Acho que não cometerei bobagem em colocar a agremiação um pouco acima dos 27% da preferência dos nordestinos. Alcançaria provavelmente 33% na região, resultado direto da histórica relação trabalhista, fundamentada no espraiamento da força sindical. É claro que não chegaria a 10% em São Caetano, onde ganhou as eleições do ano passado com o cavalo de Troia peemedebista Paulo Pinheiro. Mas passaria de 40% em Diadema, estaria próximo disso em São Bernardo, registraria cerca de 30% em Santo André, pouco mais de 35% em Mauá e não mais que 25% em Ribeirão Pires e em Rio Grande da Serra. Chutes, chutes, chutes? Verdade. Mas chutes de quem observa a regionalidade há muito tempo sem se deixar prender por dogmatismos.
O PT antigo, aquele das fórmulas mágicas de superação dos problemas econômicos, políticos e comportamentais da sociedade como um todo, jamais sensibilizou a classe média da Província do Grande ABC com o mesmo poder de sedução com que se aproximou da classe média das metrópoles mais importantes, a qual enxergou no então sindicalista Lula da Silva e em tantos seguidores a salvação da lavoura.
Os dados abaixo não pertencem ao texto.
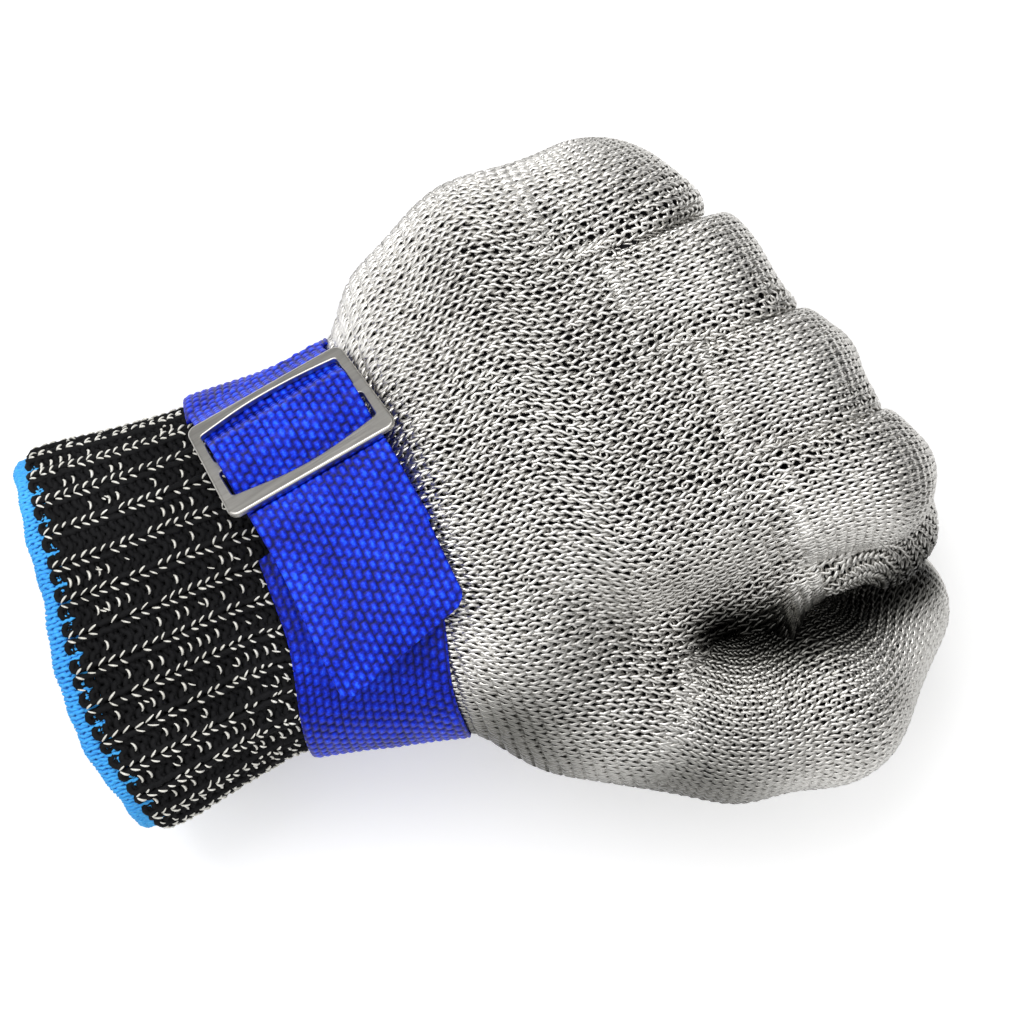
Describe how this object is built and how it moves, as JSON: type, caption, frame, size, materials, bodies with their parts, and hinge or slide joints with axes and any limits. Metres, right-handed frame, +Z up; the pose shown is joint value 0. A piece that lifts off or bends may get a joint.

Por força das estridências dos embates trabalhistas na região, a classe média tradicional da região sempre foi e continua sendo avessa ao petismo. Com razões de sobra, de um lado, e preconceitos idiotas, de outra. É claro que devagar, devagarzinho, representantes econômicos dessa classe média tradicional bandeiam despudoradamente em direção ao petismo prevaricador destes tempos, embora o detestasse no período de suposta pureza d´alma. Essa migração, entretanto, manifesta-se apenas entre uma parte daqueles mais engajados politicamente, com olhares agudos nas questões econômicas.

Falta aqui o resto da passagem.